Deadly ice storm, tornadoes lash central U.S.

The slow-moving ice storm that killed at least six people across the central U.S. over the weekend, leaving tens of thousands powerless and causing scores of car accidents, continued across portions of the region on Monday.

Late Monday, ice storm and winter storm warnings remained in effect from Colorado to Michigan.

By Tuesday and into Wednesday, the storm will weaken somewhat but still bring some light ice and a few inches of snow to portions of the Great Lakes, northern New York State and New England, AccuWeather said.

Meanwhile, severe storms and a few tornadoes pounded Texas late Sunday and early Monday.

Thousands of people remained without power in Oklahoma and Kansas, the Associated Press reported.
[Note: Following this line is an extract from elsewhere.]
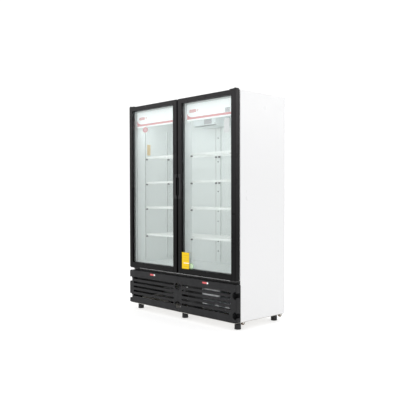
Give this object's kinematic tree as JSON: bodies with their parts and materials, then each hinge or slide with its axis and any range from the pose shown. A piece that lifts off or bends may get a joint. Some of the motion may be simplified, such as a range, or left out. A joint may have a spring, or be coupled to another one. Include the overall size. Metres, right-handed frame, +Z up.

In Dodge City, Kan., the damage was described as "really, really bad" on the Facebook page of the local utility company, the Victory Electric Cooperative Association.

"The damages are so bad that it's likely going to be a while before you have power," the utility company said. "We have called in outside crews and contractors to come help."

The storm's largest ice total was the 1 inch of ice that encased the tiny town of Beaver, Okla., the weather service said. Many other towns in Texas, Missouri and Kansas saw at least a half-inch of ice.

The snowiest spot was Red Mountain Pass, Colo., where 29.5 inches was recorded.

Multiple car accidents were reported in several central states over the weekend, including deadly crashes in Missouri, Kansas and Oklahoma.

A United Express plane slid off the runway early Monday in Amarillo, Texas, which saw light snow, the Associated Press said. The airline says no one was injured.

In the West, another system will roar into the Northwest on Tuesday, unleashing howling winds and heavy snow and rain in Washington and Oregon.

Icicles hang from street signs in downtown Tulsa on Jan. 14, 2017. (Photo: Jessie Wardarski, AP)

Severe storms hit Texas

Strong storms moved through Houston on Monday morning, following a night of severe weather. Tornado warnings were sounded north of Houston on Monday morning, but no tornadoes were spotted.

There were two tornadoes in north Texas on Sunday evening, the Storm Prediction Center said. Both caused damage.

The weather service said one tornado in South Clifton was an EF-1 and the other one was an EF-0 in Bosque and Hill counties. An EF-1 has winds of 86 to 110 mph while an EF-0 has winds as high as 85 mph.

The threat for severe weather Sunday kept some fans, the Packers and a few Cowboys inside Dallas' AT&T Stadium for more than hour after a playoff game.

The stadium was placed under an order to “shelter in place” and fans were told to move away from doors and windows as severe weather moved through Arlington. The area was under tornado and flash flood warnings.

Elsewhere, at least 30 homes were damaged when a severe storm rolled through Frisco, Texas, on Sunday night.